Christchurch City Council has given approval to its investment company Christchurch City Holdings Limited (CCHL) to invest $20 million at Christchurch International Airport to allow the Christchurch Engine Centre to establish its new high-tech engine-test and overhaul facility.
To fund the facility, CCHL will borrow $20m, which will be used by a subsidiary company to fund construction of the new test facility. The subsidiary will then lease the new facility to Christchurch Engine Centre on a commercial basis.
The decision was announced today by the Chair of CCHL, Dr Paddy Austin and Christchurch Mayor Garry Moore following an in-committee session of the City Council on 27 February.
‘ We’re extremely pleased that this project’s been approved in principle and now the parties will be working through the details,” Dr Austin said. “It’s a win-win partnership with the city’s world-renowned aircraft engineering centre. The Engine Centre will get a new purpose-built engine-test facility and we will receive a commercial rate of return on our investment.”
The Christchurch Engine Centre, which is jointly owned by Pratt and Whitney and Air New Zealand, announced an $80m expansion of its world-renowned aircraft engineering operations in Christchurch three months ago. The new centre’s base workload will be its contract to service the V2500 engines that Air New Zealand will be putting on its 15 new short-haul A320 Airbus fleet, along with a further 20 A320 aircraft under option by the airline over the next 10 years. A range of other airline customers will be sought; some are already customers of the existing facility.
“ We’ve been talking to them for a couple of years now on how we can bring this about for the city, so it’s heartening to know the Council is in full agreement on this,” Dr Austin said.
Mayor Garry Moore, welcoming the Council’s decision to support the project, said it was vital for the city to retain the aircraft-engineering centre.
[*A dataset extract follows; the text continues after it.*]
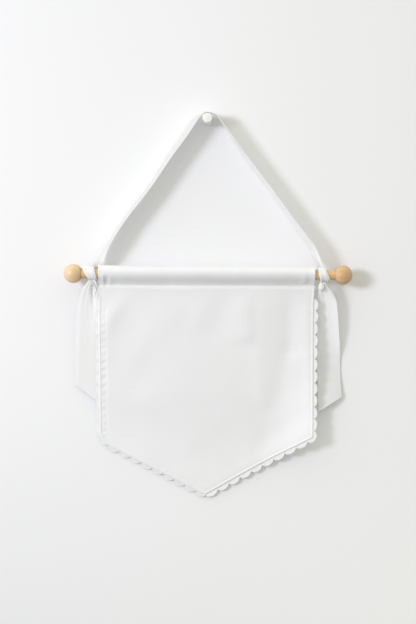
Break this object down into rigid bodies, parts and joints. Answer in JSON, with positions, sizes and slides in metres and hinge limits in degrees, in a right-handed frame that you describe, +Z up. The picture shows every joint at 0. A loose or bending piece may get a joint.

“ Without the new facility, maintenance contracts for the new V2500 engine will go overseas,” Mr Moore said.
“ This would result in the eventual loss of all 300 jobs at the Christchurch Engine Centre as old technology engines are phased out and the current test facility reaches the end of its economic life,” he said.
‘ However, if the new facility proceeds, it will not only save those 300 jobs but will create a substantial number of new positions over the next 10 years – most of them highly skilled with comparatively high rates of pay – as well as 300 estimated construction jobs while the facility is being built.”
Mr Moore said this would directly put an additional $30.8m into the Canterbury economy annually (plus a further $16m in the initial construction phase) and would indirectly (through downstream jobs) create an additional 1374 jobs at a payoff of $77m annually.
He added that the Christchurch Engine Centre currently earned 97 per cent of its revenue from overseas customers and its overseas earnings were expected to double once the new facility was fully operational.
“ Having such a facility in Christchurch will enhance the city’s high-technology reputation and will promote the city as an innovative, productive, highly skilled centre for engineering, avionics and related professions and trades,” he said.

Dr Austin said the deal had been negotiated to attract the joint venture to Christchurch, in the face of stiff competition from a number of other countries with existing facilities, while providing a positive commercial return on the investment.